Efectivamente, ¿quién de los que por este mundo pasamos cargados con el peso de tantas debilidades y expuestos a tantos peligros, no tendrá necesidad de ayuda? Pues oíd al Doctor Eximio, que os dice : «Tenernos a la Virgen abogada universal para todo, porque es más poderosa en cualquier necesidad que los demás Santos en las particulares»[1].

Honrémosla, pues, reconociendo el brillo sin par de su hermosura, los primores de su bondad y lo irresistible de su poder; por la excelsitud de sus virtudes y por la dignidad incomparable de su misión, reverenciémosla proclamando su grandeza, manifestándole nuestro respeto y pidiéndole su intercesión; finalmente, imitémosla sin cejar en tan noble empeño, porque para citar las palabras de un grande Pontífice mariano, del inmortal León XIII, «Dios bueno y providente nos presentó en María el modelo más acabado de toda virtud... ; y nosotros, atraídos por la misma afinidad de la común naturaleza, nos esforzamos más confiadamente en imitarla» [2].

El pobre mundo, como si quisiera retroceder veinte siglos hasta las aberraciones de la decadente sociedad pagana, pone sobre sus altares los ídolos vanos de la lujuria, de la soberbia, de la codicia y, como consecuencia natural, del odio contra todo el que pueda disputarle su ración mezquina de placer, su miserable parcela de dominio, o una gota que pueda apagar aquella que no es sed de agua, sino de metal.
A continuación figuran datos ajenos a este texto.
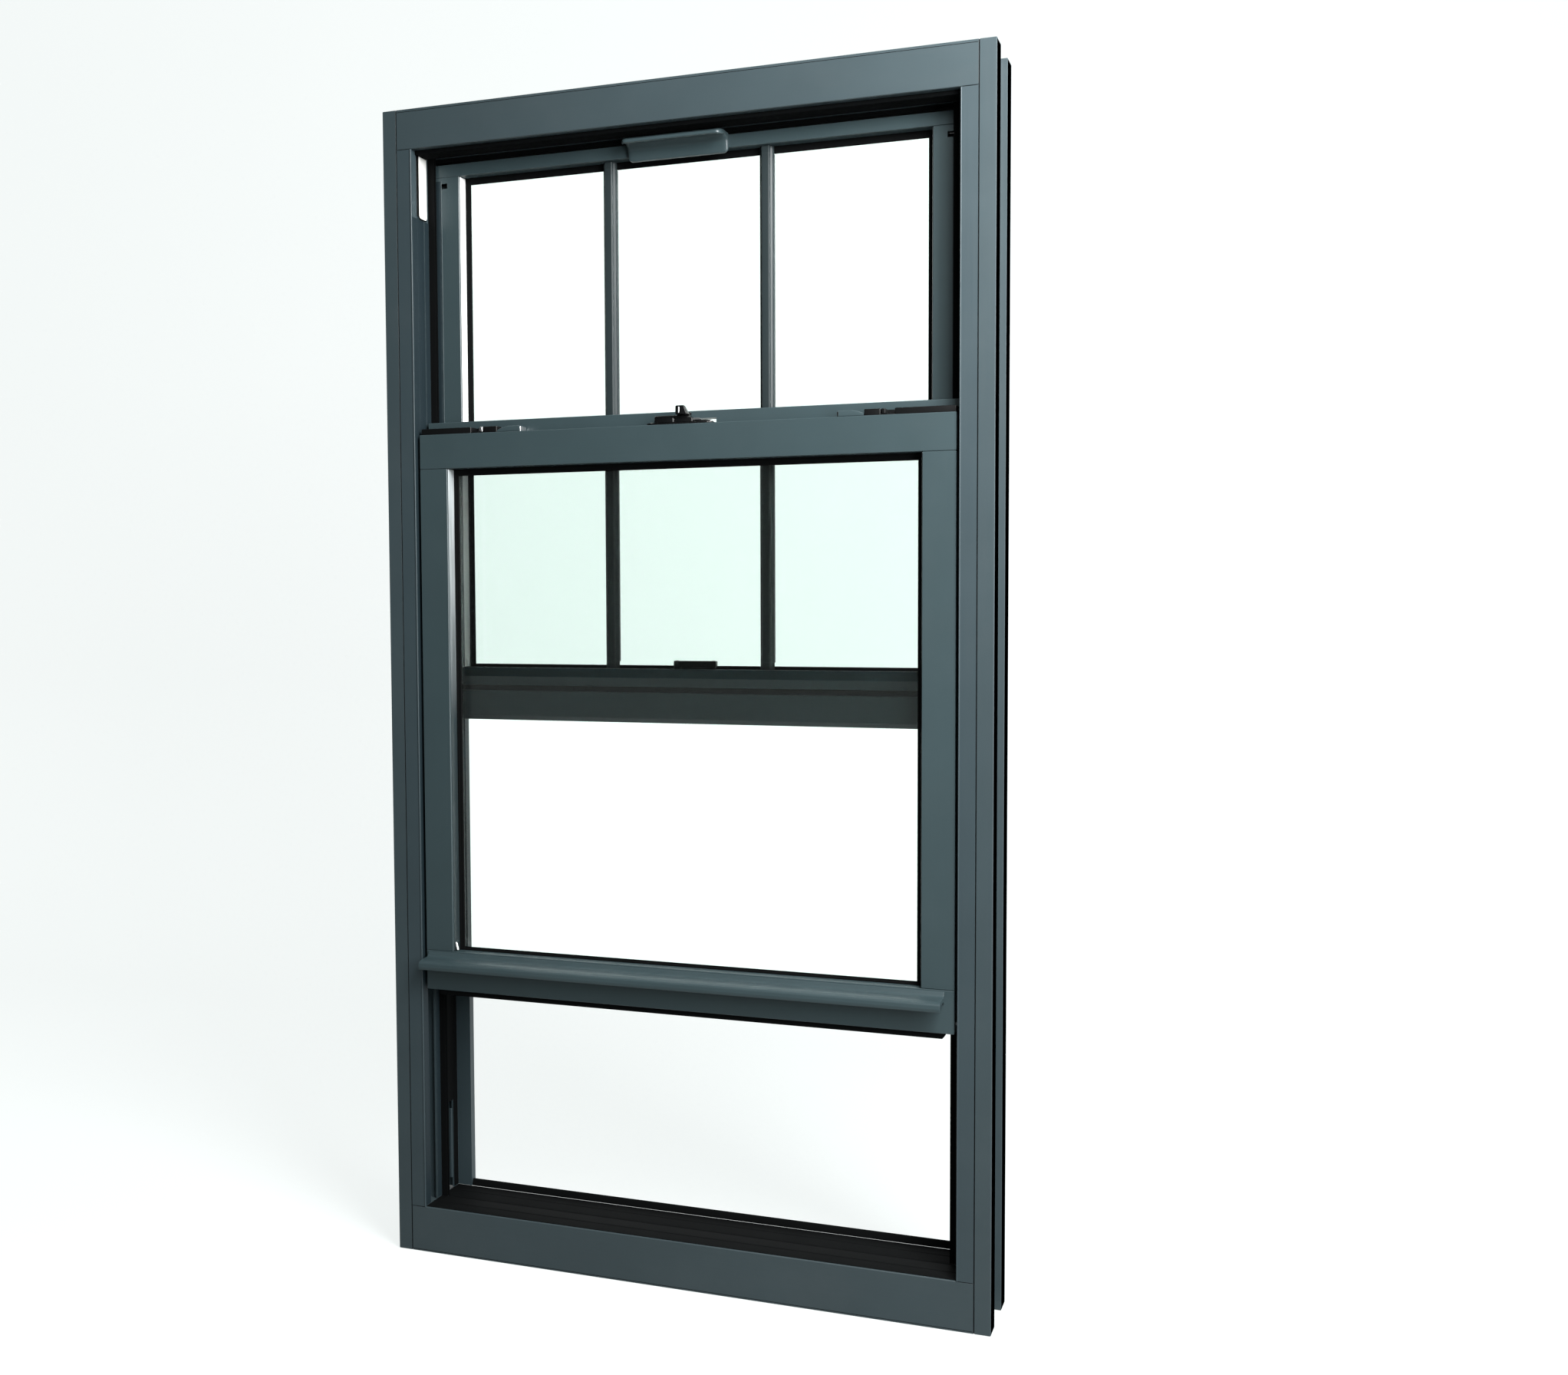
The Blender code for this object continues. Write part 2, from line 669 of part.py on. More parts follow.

Vosotros, en cambio, queréis en este momento renovar vuestro vasallaje a la que es símbolo de toda pureza —«Mater castissima»— encarnación de la, más completa humildad —«Ecce ancilla Domini»—, y personificación del más total desprendimiento; a Aquélla que, como nadie, es «Mater pulchrae dilectionis», ejemplar perfecto de caridad y amor.

Prometed a María que os dedicaréis con todas vuestras fuerzas a conservar y favorecer la dignidad y santidad del matrimonio cristiano; la instrucción religiosa de la juventud en las escuelas; y la aplicación de las enseñanzas de la Iglesia en la ordenación de las condiciones económicas y en la solución de la cuestión social: el ser fieles a la Iglesia en estos puntos fundamentales de la civilización cristiana será hoy una prueba palmaria del verdadero y genuino amor a María y a su Divino Hijo. Prometedle también, de acuerdo con el espíritu del Congreso, profundizar cada día más en su devoción, que si es la que debe ser, no podrá menos de conduciros a la aplicación integral de los principios y de las normas de vida cristiana, sin incurrir en el error de los que quieren visiblemente pavonearse dándoselas de cristianos y al mismo tiempo sostener aquellas doctrinas que con el Cristianismo son incompatibles.

¡Amadísimos congresistas del primer Congreso Mariano nacional argentino! Que el Dios de bondad y de misericordia acepte vuestros propósitos y que esta nueva serie de Asambleas Marianas, que ahora inauguráis, sea tan fecunda en frutos espirituales como la serie gemela de vuestras reuniones eucarísticas; que María Santísima según continuamente la rezáis, proteja «vuestra villa de Luján y vuestro pueblo argentino en sus diversas provincias, conceda igual protección a los hermanos del Uruguay y del Paraguay, mantenga a todos en la fe católica, a pesar de las maquinaciones de los incrédulos, os dé sacerdotes celosos de vuestra salvación, autoridades honradas y cristianas, e inspire a todos fe, abnegación y caridad»[3]; que la que habéis invocado: «¡Oh, Santa María! / ¡Oh nuncio de paz ! / de Dios eres Madre / al mundo salvad», obtenga finalmente para el mundo una paz próxima, estable y justa y que en este momento solemne, que tanto consuelo ha procurado a Nuestro atormentado corazón de Padre, las bendiciones mejores de lo alto desciendan sobre todos vosotros, sobre Nuestro dignísimo Cardenal Legado, sobre todos Nuestros celosos Hermanos en el Episcopado, con su clero y fieles y con todos los países que ellos representan, sobre las autoridades, que con su cooperación y presencia han querido contribuir al mayor esplendor de estas solemnidades y sobre todo el amadísimo pueblo argentino, tan presente siempre en Nuestro recuerdo y en Nuestro paternal afecto.


* AAS 39 (1947) 627-630.

[1] Suárez, In III, dise. XXIII, sect. III, n. 5, ed. Paris, tom. 19, 1569, p. 336 b.

[2] Enc. Magnae Dei Matris, 8 Sept. 1992, Leon. XIII Acta, ed. Rom. vol. XII, p. 232.

[3] Cfr. Oración a Ntra Sra. de Luján.